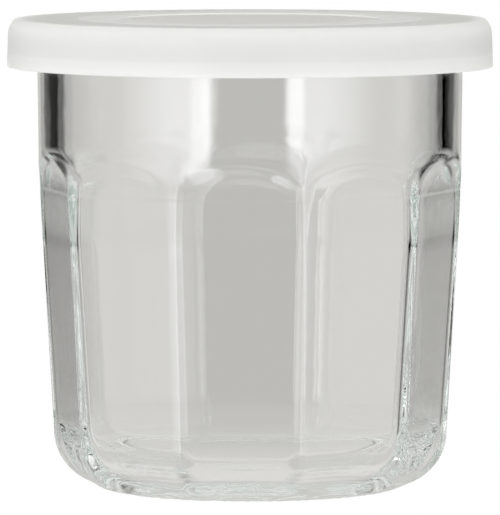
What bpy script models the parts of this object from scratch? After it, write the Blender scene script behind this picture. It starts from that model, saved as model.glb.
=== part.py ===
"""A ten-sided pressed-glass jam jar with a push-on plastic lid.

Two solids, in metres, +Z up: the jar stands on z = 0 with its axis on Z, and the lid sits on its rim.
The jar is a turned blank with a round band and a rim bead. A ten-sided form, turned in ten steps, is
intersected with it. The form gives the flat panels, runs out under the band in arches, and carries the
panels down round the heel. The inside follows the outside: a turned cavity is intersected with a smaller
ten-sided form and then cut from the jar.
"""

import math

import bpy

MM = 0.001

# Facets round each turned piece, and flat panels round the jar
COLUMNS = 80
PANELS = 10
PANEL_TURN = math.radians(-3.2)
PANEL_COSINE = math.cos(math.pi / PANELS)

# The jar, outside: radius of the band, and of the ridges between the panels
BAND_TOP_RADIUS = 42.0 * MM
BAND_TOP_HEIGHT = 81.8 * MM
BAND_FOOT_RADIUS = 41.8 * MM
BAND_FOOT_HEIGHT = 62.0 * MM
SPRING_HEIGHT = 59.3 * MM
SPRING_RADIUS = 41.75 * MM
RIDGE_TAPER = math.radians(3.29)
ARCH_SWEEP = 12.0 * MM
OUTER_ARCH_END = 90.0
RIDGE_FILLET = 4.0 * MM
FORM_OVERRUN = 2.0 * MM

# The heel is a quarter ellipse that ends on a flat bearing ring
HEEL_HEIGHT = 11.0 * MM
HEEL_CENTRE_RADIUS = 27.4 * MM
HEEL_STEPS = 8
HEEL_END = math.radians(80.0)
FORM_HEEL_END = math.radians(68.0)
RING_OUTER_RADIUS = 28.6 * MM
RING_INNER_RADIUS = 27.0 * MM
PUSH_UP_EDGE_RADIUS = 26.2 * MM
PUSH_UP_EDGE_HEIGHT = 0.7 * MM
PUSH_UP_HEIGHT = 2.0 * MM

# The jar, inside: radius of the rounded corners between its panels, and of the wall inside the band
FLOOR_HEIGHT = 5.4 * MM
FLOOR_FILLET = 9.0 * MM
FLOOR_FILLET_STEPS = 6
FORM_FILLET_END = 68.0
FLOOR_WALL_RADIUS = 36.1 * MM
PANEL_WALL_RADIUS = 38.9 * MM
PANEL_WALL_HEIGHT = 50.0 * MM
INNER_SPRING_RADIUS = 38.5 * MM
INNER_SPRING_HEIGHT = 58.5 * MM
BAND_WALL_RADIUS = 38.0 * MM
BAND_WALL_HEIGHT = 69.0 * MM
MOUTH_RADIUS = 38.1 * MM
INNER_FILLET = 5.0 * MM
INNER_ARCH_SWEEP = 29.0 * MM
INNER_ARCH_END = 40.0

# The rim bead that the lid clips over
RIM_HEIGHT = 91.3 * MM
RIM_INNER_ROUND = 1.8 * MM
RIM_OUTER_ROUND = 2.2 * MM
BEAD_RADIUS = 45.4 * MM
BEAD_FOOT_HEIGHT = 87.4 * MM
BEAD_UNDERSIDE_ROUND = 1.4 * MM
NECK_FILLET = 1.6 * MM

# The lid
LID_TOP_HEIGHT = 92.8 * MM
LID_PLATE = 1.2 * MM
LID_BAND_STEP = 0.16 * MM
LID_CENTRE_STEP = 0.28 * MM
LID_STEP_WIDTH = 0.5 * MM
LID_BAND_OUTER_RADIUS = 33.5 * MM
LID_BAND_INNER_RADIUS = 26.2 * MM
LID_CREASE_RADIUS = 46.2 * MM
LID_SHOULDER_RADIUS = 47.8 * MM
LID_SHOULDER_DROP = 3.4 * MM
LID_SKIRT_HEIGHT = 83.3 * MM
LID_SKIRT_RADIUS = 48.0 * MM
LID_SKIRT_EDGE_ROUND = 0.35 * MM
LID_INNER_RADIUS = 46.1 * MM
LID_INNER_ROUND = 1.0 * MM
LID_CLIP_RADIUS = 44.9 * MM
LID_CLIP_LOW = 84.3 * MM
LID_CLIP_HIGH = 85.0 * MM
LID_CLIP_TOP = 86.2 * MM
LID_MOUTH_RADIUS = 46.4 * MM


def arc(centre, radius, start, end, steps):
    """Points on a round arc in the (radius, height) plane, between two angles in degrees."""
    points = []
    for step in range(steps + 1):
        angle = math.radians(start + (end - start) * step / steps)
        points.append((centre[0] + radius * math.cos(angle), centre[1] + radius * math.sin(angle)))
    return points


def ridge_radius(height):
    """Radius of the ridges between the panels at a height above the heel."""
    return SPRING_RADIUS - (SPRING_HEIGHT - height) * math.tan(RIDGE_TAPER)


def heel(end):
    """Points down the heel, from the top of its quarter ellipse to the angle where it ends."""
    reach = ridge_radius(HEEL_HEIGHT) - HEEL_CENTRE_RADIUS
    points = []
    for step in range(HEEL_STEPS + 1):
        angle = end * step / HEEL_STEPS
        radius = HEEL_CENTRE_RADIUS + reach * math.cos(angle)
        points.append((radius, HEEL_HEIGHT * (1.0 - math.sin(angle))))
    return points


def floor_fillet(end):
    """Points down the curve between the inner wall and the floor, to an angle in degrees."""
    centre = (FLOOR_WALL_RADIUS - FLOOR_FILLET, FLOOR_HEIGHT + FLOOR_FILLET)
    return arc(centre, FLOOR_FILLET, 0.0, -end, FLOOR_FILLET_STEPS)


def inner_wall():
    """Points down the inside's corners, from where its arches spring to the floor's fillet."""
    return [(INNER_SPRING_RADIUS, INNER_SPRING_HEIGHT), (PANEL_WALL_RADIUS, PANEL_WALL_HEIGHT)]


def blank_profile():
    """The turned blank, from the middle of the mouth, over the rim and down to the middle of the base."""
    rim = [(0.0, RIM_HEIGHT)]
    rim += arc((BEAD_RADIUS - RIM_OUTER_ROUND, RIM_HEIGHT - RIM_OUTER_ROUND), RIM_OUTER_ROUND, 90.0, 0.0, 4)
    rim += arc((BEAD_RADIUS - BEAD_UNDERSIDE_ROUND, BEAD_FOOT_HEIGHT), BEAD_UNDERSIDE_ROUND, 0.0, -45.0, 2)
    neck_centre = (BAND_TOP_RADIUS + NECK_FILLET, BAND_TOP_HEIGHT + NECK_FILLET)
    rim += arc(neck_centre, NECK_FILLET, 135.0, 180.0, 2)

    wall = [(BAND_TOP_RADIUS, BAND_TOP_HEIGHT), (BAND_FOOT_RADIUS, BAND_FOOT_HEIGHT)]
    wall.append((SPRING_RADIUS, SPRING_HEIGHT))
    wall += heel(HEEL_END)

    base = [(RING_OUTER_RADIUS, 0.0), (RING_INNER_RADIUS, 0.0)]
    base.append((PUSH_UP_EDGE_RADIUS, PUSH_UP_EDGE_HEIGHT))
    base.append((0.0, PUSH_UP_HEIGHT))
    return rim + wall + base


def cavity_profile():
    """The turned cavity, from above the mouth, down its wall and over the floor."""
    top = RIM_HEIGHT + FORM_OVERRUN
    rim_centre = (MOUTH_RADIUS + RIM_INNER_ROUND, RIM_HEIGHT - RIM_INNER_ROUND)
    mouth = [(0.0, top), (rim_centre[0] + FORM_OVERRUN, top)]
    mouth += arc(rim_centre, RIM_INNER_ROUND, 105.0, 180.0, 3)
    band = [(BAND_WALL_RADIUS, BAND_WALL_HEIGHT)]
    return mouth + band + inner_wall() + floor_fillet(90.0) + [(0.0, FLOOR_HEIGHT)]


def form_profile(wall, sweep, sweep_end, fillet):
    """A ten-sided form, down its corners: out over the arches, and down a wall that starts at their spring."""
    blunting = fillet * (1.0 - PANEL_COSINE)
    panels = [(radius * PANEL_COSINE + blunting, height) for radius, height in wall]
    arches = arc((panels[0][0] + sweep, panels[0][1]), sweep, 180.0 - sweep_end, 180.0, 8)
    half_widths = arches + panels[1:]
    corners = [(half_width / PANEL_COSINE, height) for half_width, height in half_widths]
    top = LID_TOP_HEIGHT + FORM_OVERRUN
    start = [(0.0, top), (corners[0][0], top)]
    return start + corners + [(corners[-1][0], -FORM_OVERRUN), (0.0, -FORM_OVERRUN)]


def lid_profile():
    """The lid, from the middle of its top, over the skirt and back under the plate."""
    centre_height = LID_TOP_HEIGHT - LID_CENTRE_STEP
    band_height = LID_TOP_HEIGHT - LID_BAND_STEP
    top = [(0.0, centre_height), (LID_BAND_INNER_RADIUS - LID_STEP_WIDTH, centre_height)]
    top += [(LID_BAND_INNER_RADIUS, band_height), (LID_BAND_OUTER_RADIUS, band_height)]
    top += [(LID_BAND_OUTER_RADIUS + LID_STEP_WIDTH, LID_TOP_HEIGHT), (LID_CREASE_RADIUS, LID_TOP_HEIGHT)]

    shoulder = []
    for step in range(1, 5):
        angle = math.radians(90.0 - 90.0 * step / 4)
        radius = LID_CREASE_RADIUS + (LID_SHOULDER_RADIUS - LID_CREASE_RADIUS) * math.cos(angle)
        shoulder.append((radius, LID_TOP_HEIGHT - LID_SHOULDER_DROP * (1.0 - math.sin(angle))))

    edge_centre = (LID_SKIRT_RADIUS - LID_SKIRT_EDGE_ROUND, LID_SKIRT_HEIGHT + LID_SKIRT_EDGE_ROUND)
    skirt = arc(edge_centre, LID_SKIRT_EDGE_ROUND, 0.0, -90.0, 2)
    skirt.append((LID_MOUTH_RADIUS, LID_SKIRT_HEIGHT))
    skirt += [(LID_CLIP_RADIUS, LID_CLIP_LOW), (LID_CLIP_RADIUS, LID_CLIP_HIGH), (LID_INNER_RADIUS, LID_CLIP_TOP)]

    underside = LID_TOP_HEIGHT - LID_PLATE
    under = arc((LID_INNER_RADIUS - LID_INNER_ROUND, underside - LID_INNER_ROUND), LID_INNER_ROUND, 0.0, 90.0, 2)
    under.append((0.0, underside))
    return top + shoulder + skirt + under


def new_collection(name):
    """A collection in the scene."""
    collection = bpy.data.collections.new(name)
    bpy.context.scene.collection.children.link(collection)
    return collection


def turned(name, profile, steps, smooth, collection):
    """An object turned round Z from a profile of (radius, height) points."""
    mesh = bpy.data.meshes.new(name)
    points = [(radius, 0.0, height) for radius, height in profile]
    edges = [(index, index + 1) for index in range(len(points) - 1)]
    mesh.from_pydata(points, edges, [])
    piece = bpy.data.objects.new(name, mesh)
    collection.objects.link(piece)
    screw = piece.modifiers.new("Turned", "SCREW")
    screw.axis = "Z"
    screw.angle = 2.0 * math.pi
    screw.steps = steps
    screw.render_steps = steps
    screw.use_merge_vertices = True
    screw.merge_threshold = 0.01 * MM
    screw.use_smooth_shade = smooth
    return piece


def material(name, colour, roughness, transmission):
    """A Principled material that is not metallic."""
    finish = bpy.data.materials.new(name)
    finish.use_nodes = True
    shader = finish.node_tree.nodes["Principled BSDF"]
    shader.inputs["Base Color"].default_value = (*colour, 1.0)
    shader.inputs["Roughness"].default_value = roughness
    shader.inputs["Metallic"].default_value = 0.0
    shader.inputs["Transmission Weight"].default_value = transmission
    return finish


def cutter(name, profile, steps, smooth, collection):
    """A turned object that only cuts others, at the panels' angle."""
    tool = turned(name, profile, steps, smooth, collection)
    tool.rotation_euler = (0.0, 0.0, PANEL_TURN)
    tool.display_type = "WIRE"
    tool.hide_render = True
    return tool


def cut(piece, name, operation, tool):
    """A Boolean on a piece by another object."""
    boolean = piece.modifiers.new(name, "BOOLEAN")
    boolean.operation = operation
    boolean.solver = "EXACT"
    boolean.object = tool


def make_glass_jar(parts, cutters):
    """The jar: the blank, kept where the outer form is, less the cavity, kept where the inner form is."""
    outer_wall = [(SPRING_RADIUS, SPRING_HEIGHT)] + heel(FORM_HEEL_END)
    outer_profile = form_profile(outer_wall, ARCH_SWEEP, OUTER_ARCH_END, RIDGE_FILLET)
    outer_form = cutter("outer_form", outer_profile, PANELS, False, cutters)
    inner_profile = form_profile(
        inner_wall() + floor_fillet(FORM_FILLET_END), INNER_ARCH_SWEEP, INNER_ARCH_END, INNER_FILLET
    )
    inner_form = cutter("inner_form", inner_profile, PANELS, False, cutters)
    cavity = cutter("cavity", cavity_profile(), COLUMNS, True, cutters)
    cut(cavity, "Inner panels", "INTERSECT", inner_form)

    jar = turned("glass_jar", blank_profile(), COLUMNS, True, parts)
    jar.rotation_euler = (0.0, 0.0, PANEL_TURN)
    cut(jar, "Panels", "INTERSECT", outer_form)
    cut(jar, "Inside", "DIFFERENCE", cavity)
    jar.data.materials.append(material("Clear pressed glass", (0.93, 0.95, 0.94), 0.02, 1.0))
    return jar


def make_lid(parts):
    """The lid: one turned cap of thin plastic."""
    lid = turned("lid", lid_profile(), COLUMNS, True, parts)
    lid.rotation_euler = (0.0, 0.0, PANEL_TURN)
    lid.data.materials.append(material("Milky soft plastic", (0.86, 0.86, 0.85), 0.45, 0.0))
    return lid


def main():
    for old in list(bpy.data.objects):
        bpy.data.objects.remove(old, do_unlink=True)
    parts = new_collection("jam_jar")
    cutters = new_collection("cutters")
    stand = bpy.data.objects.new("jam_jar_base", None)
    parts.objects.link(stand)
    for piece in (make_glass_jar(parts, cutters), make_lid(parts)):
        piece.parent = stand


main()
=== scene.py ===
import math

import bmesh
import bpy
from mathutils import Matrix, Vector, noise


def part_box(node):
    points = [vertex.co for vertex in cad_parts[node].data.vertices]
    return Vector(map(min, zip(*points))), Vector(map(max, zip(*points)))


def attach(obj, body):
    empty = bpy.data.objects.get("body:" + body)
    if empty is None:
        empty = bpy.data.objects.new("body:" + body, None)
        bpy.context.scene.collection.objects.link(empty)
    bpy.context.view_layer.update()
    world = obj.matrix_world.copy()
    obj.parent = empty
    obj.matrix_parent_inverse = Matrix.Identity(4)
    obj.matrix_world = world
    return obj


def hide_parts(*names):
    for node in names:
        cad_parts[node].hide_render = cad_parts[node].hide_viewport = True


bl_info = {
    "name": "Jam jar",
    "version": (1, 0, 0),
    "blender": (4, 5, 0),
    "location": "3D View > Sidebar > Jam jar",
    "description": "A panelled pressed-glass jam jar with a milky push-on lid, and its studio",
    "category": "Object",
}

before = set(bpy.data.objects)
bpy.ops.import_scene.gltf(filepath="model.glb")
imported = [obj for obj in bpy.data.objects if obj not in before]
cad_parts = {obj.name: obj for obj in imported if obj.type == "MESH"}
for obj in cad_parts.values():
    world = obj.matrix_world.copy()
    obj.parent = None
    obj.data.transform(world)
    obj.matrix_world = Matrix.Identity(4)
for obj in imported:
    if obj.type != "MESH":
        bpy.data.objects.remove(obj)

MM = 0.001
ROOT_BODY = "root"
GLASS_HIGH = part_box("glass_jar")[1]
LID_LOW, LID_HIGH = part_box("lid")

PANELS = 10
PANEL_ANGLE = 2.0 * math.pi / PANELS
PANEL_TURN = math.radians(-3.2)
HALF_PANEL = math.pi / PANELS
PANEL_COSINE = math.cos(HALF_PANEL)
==
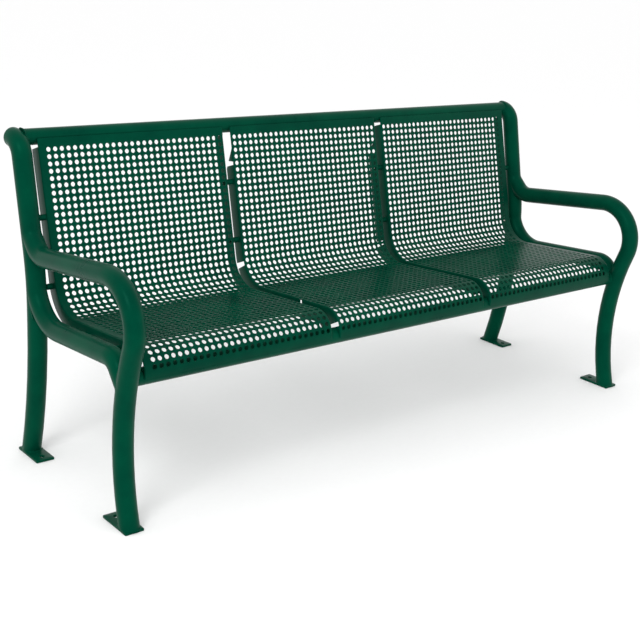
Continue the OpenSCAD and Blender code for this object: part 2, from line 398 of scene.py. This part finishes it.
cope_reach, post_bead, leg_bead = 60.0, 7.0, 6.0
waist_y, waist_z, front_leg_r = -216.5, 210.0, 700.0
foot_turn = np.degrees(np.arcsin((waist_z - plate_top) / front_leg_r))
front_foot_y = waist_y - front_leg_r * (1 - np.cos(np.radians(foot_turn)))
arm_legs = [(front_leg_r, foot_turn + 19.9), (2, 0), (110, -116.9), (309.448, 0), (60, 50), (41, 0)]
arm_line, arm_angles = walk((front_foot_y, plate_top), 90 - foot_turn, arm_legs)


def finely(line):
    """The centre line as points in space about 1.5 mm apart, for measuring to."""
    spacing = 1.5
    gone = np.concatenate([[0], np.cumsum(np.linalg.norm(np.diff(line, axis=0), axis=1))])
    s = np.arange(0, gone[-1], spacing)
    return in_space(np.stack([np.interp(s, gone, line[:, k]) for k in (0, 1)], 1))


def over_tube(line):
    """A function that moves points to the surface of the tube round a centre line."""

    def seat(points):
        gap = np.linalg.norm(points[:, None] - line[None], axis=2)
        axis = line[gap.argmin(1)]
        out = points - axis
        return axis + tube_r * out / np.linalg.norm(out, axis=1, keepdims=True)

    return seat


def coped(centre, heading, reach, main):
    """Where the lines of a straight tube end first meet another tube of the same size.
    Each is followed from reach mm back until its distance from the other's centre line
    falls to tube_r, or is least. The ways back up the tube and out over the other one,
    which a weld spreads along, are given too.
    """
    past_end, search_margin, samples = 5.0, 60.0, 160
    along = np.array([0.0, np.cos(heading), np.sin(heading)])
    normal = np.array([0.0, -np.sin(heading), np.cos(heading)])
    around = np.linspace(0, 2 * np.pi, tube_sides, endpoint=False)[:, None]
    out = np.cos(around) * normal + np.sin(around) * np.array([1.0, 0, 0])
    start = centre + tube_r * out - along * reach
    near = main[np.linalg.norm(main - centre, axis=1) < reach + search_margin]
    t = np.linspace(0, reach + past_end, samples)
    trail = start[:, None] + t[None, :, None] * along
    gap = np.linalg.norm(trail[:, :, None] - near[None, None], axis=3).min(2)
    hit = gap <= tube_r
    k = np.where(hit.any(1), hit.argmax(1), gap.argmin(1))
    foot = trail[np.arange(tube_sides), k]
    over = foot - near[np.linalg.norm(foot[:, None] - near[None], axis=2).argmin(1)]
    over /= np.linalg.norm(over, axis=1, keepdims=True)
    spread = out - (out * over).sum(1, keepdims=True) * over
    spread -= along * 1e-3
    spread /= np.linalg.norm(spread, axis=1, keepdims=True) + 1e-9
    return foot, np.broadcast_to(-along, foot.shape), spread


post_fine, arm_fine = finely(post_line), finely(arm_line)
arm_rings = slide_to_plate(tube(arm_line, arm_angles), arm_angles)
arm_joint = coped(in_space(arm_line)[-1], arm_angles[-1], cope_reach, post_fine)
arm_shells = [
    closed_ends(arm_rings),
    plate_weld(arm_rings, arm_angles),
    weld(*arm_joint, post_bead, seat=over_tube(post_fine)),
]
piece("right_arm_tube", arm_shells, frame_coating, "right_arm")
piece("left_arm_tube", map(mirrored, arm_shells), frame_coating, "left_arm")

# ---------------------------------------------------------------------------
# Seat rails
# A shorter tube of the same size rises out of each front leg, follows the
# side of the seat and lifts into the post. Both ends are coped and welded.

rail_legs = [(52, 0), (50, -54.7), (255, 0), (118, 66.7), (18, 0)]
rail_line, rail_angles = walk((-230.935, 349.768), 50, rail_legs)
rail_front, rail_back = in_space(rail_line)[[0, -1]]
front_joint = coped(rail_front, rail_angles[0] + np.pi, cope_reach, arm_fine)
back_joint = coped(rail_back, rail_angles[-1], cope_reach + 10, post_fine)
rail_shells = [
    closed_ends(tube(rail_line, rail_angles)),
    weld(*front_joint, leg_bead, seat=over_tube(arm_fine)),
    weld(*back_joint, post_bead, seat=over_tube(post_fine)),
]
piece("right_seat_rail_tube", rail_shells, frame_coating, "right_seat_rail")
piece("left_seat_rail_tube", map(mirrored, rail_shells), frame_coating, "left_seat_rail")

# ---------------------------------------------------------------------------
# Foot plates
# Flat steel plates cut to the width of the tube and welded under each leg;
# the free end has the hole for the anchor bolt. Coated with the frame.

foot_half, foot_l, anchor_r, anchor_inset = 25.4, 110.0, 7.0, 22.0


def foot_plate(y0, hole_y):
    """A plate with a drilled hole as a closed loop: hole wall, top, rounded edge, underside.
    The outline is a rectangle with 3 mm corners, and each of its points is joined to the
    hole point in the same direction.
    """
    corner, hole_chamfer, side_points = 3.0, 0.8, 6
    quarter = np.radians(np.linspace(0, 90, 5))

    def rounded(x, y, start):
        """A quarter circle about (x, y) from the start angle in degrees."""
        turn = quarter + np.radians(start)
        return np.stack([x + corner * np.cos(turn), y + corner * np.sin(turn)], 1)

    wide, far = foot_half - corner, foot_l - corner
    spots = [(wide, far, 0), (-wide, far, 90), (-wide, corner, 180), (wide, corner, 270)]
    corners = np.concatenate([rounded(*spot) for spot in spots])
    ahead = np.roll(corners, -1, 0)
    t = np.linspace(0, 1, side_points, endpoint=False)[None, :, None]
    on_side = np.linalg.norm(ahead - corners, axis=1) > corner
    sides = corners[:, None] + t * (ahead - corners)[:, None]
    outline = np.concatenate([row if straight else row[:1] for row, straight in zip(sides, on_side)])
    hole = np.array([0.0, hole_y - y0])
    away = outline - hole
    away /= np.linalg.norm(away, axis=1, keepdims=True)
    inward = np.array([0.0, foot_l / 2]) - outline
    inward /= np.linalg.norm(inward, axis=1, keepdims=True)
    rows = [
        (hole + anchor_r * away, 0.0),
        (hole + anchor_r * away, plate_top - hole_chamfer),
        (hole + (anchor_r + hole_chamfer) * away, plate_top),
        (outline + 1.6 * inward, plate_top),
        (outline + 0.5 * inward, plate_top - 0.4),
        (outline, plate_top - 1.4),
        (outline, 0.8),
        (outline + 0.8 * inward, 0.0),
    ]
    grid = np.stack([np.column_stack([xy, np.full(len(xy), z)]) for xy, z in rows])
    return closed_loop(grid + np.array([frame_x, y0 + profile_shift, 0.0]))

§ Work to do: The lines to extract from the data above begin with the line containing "What bpy script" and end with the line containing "push-on plastic lid.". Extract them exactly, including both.

§ The solution:
What bpy script models the parts of this object from scratch? After it, write the Blender scene script behind this picture. It starts from that model, saved as model.glb.
=== part.py ===
"""A ten-sided pressed-glass jam jar with a push-on plastic lid.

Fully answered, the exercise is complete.